Set problem
Extract, unchanged, each line of the listing below from its first line through the line that contains "spread: float", inclusive, and nothing else.

..........

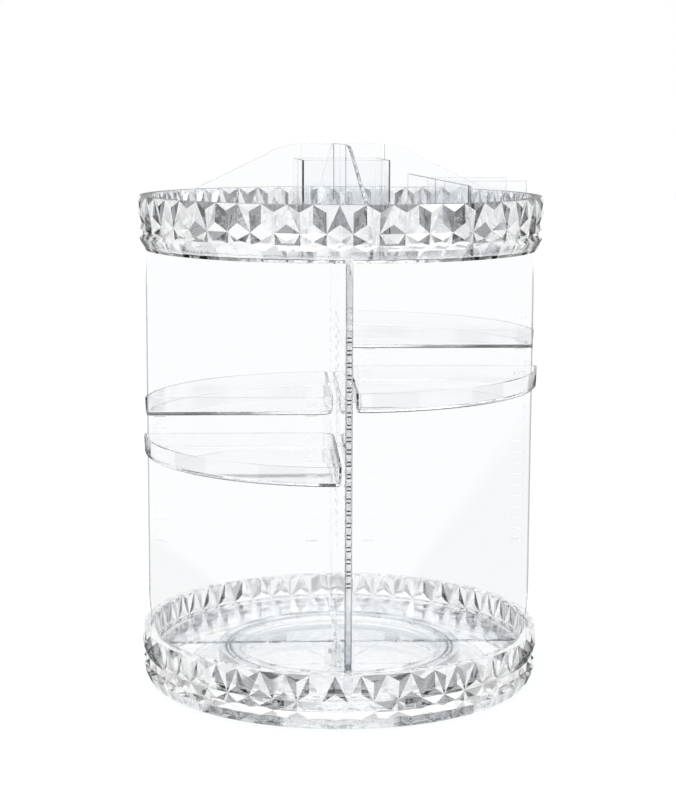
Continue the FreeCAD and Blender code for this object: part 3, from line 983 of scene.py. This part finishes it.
# ---- studio -------------------------------------------------------------------------------------
@dataclass(frozen=True)
class Lamp:
    """A soft distant lamp; its angles are in degrees."""

    name: str
    azimuth: float
    elevation: float
    strength: float
    spread: float

    def build(self) -> None:
        """Add the lamp to the scene."""
        light = bpy.data.lights.new(self.name, "SUN")
        light.energy = self.strength
        light.angle = math.radians(self.spread)
        lamp = bpy.data.objects.new(self.name, light)
        lamp.rotation_euler = (math.radians(90 - self.elevation), 0, math.radians(self.azimuth))
        bpy.context.scene.collection.objects.link(lamp)


@dataclass(frozen=True)
class Viewpoint:
    """The camera: its stand in metres, its turns in radians, its lens in pixels of the frame."""

    distance: float = 1.1346421237680397
    height: float = 0.3456369868685051
    azimuth: float = 0.04282831969738704
    tip: float = 0.1502858261523331
    roll: float = 0.0037420341875106762
    focal: float = 1904.1243102836884
    centre: tuple[float, float] = (340.0776835579486, 393.2944955010311)
    frame: tuple[int, int] = (676, 800)
    film: float = 36.0                   # millimetres along the frame's longer side
    near: float = 0.01
    far: float = 50.0

    def build(self) -> None:
        """Add the camera and make it the scene's."""
        lens = bpy.data.cameras.new("camera")
        width, height = self.frame
        lens.sensor_width = self.film
        lens.sensor_fit = "AUTO"
        lens.lens = self.focal * self.film / height
        lens.shift_x = (width / 2 - self.centre[0]) / height
        lens.shift_y = (self.centre[1] - height / 2) / height
        lens.clip_start = self.near
        lens.clip_end = self.far
        camera = bpy.data.objects.new("camera", lens)
        bpy.context.scene.collection.objects.link(camera)
        right, back = math.sin(self.azimuth), math.cos(self.azimuth)
        stand = (-self.distance * right, -self.distance * back, self.height)
        camera.matrix_world = (
            Matrix.Translation(stand)
            @ Matrix.Rotation(-self.azimuth, 4, "Z")
            @ Matrix.Rotation(math.pi / 2 - self.tip, 4, "X")
            @ Matrix.Rotation(self.roll, 4, "Z")
        )
        bpy.context.scene.camera = camera


@dataclass(frozen=True)
class Studio:
    """A white sweep under soft lamps, with dark flags round it that draw clear parts' edges."""

    floor_radius: float = 6.0
    floor_sides: int = 96
    floor_drop: float = 0.2 * MM
    floor_colour: str = "#FBFBFB"
    floor_lift: float = 0.07             # brings lit paper up to the white round it
    ambient: float = 0.52
    lamps: tuple[Lamp, ...] = (
        Lamp("key_lamp", -35, 60, 1.3, 55),
        Lamp("fill_lamp", 60, 45, 0.65, 60),
    )
    flag_count: int = 6                  # dark flags round the set, with white gaps between them
    flag_phase: float = 4.969            # puts a gap in line with the camera
    flag_level: float = 0.05
    flag_edge: tuple[float, float] = (-0.3, -0.1)        # of a sine, from a flag to a gap
    flag_foot: tuple[float, float] = (0.04, 0.08)        # sine of the elevation where gaps start
    sky: tuple[tuple[float, float], ...] = (             # sine of the elevation, level
        (0.0, 1.0), (0.012, 1.0), (0.05, 0.12), (0.3, 0.03), (0.62, 0.03), (0.74, 0.9), (1.0, 0.9),
    )

    def build(self) -> None:
        """Set up the view, the sweep, the surroundings, the lamps and the camera."""
        scene = bpy.context.scene
        scene.view_settings.view_transform = "Standard"
        scene.cycles.max_bounces = 40
        scene.cycles.transmission_bounces = 36
        scene.cycles.glossy_bounces = 12
        scene.cycles.transparent_max_bounces = 48
        self.build_floor()
        self.build_surroundings()
        for lamp in self.lamps:
            lamp.build()
        Viewpoint().build()
        log.info("set up the studio")

    def build_floor(self) -> None:
        """Lay the paper sweep: shaded under the object, white through it, flagged in a gloss."""
        bpy.ops.object.select_all(action="DESELECT")
        bpy.ops.mesh.primitive_circle_add(
            vertices=self.floor_sides, radius=self.floor_radius, fill_type="NGON",
            location=(0, 0, -self.floor_drop),
        )
        bpy.ops.object.transform_apply(location=True)
        floor = bpy.context.object
        floor.name = "paper_sweep"
        material, tree = new_material("paper sweep, matt")
        paper = add_node(tree, "BsdfDiffuse", {"Color": linear(self.floor_colour)})
        ray = add_node(tree, "LightPath").outputs
        lift = add_node(
            tree, "Math", {"operation": "MULTIPLY", 1: self.floor_lift}, {0: ray["Is Camera Ray"]}
        )
        glow = add_node(tree, "Emission", {}, {"Strength": lift.outputs[0]})
        lit = add_node(tree, "AddShader", {}, {0: paper.outputs[0], 1: glow.outputs[0]})
        white = add_node(tree, "Emission", {"Strength": 1.0})
        place = add_node(tree, "TexCoord").outputs["Object"]
        level = add_node(
            tree, "MapRange", {"To Min": self.flag_level, "To Max": 1.0},
            {"Value": self.gaps(tree, place)},
        )
        flagged = add_node(tree, "Emission", {}, {"Strength": level.outputs[0]})
        mirrored = add_node(
            tree, "MixShader", {},
            {0: ray["Is Glossy Ray"], 1: lit.outputs[0], 2: flagged.outputs[0]},
        )
        mix = add_node(
            tree, "MixShader", {},
            {0: ray["Is Transmission Ray"], 1: mirrored.outputs[0], 2: white.outputs[0]},
        )
        add_node(tree, "OutputMaterial", {}, {"Surface": mix.outputs[0]})
        floor.data.materials.append(material)

    def gaps(self, tree: bpy.types.NodeTree, place: bpy.types.NodeSocket) -> bpy.types.NodeSocket:
        """Draw the ring of flags.

        Args:
            tree: The node tree it goes into.
            place: A place or direction from the middle of the set.

        Returns:
            A socket with 1 in a white gap and 0 on a flag.
        """
        axes = add_node(tree, "SeparateXYZ", {}, {0: place}).outputs
        bearing = add_node(tree, "Math", {"operation": "ARCTAN2"}, {0: axes[1], 1: axes[0]})
        turns = add_node(
            tree, "Math",
            {"operation": "MULTIPLY_ADD", 1: float(self.flag_count), 2: self.flag_phase},
            {0: bearing.outputs[0]},
        )
        wave = add_node(tree, "Math", {"operation": "SINE"}, {0: turns.outputs[0]})
        flag, gap = self.flag_edge
        open_part = add_node(
            tree, "MapRange", {"From Min": flag, "From Max": gap}, {"Value": wave.outputs[0]}
        )
        return open_part.outputs[0]

    def build_surroundings(self) -> None:
        """Wrap the set: white to the camera, even to matt skins, flags to clear ones and metal."""
        world = bpy.data.worlds.new("studio")
        world.use_nodes = True
        tree = world.node_tree
        tree.nodes.clear()
        bpy.context.scene.world = world
        direction = add_node(tree, "TexCoord").outputs["Generated"]
        axes = add_node(tree, "SeparateXYZ", {}, {0: direction}).outputs
        sky = add_node(tree, "ValToRGB", {}, {0: axes[2]})
        stops = sky.color_ramp.elements
        while len(stops) < len(self.sky):
            stops.new(0.5)
        for stop, (height, level) in zip(stops, self.sky):
            stop.position = height
            stop.color = (level, level, level, 1.0)
        foot, full = self.flag_foot
        above = add_node(tree, "MapRange", {"From Min": foot, "From Max": full}, {"Value": axes[2]})
        share = add_node(
            tree, "Math", {"operation": "MULTIPLY"},
            {0: self.gaps(tree, direction), 1: above.outputs[0]},
        )
        flags = add_node(
            tree, "Mix", {"data_type": "RGBA", 7: WHITE}, {0: share.outputs[0], 6: sky.outputs[0]}
        )
        seen = add_node(tree, "Background", {}, {"Color": flags.outputs[2]})
        even = add_node(tree, "Background", {"Color": WHITE, "Strength": self.ambient})
        white = add_node(tree, "Background", {"Color": WHITE, "Strength": 1.0})
        ray = add_node(tree, "LightPath").outputs
        lit = add_node(
            tree, "MixShader", {},
            {0: ray["Is Diffuse Ray"], 1: seen.outputs[0], 2: even.outputs[0]},
        )
        shown = add_node(
            tree, "MixShader", {},
            {0: ray["Is Camera Ray"], 1: lit.outputs[0], 2: white.outputs[0]},
        )
        add_node(tree, "OutputWorld", {}, {"Surface": shown.outputs[0]})


def main() -> None:
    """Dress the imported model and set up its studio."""
    logging.basicConfig(level=logging.INFO, format="%(name)s: %(message)s")
    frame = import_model()
    solids = frame["nodes"]
    Studio().build()
    Carousel().dress(solids)
    ShelfTrays().dress(solids)
    DividerInsert().dress(solids)
    Turntable().dress(solids)


if __name__ == "__main__":
    main()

..........

Answer to this task
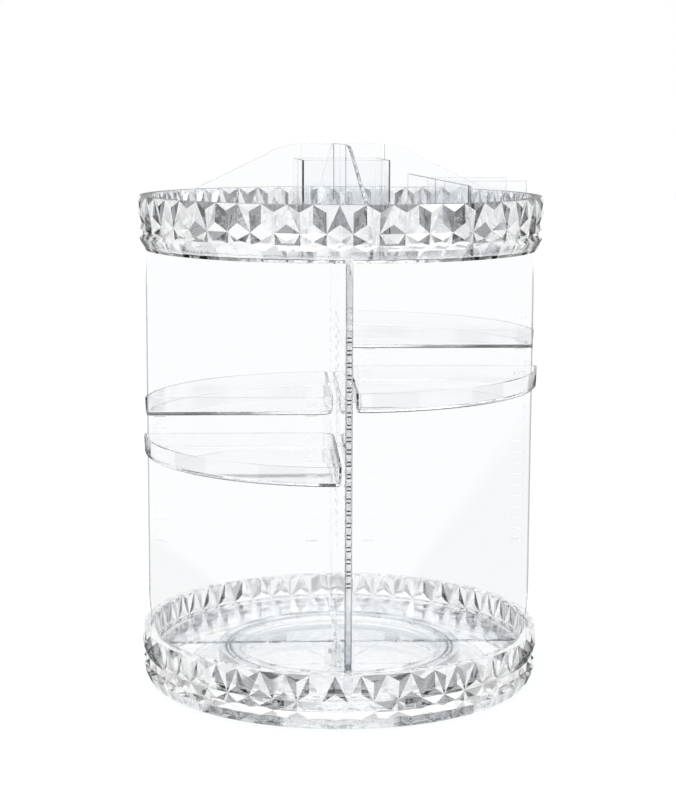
Continue the FreeCAD and Blender code for this object: part 3, from line 983 of scene.py. This part finishes it.
# ---- studio -------------------------------------------------------------------------------------
@dataclass(frozen=True)
class Lamp:
    """A soft distant lamp; its angles are in degrees."""

    name: str
    azimuth: float
    elevation: float
    strength: float
    spread: float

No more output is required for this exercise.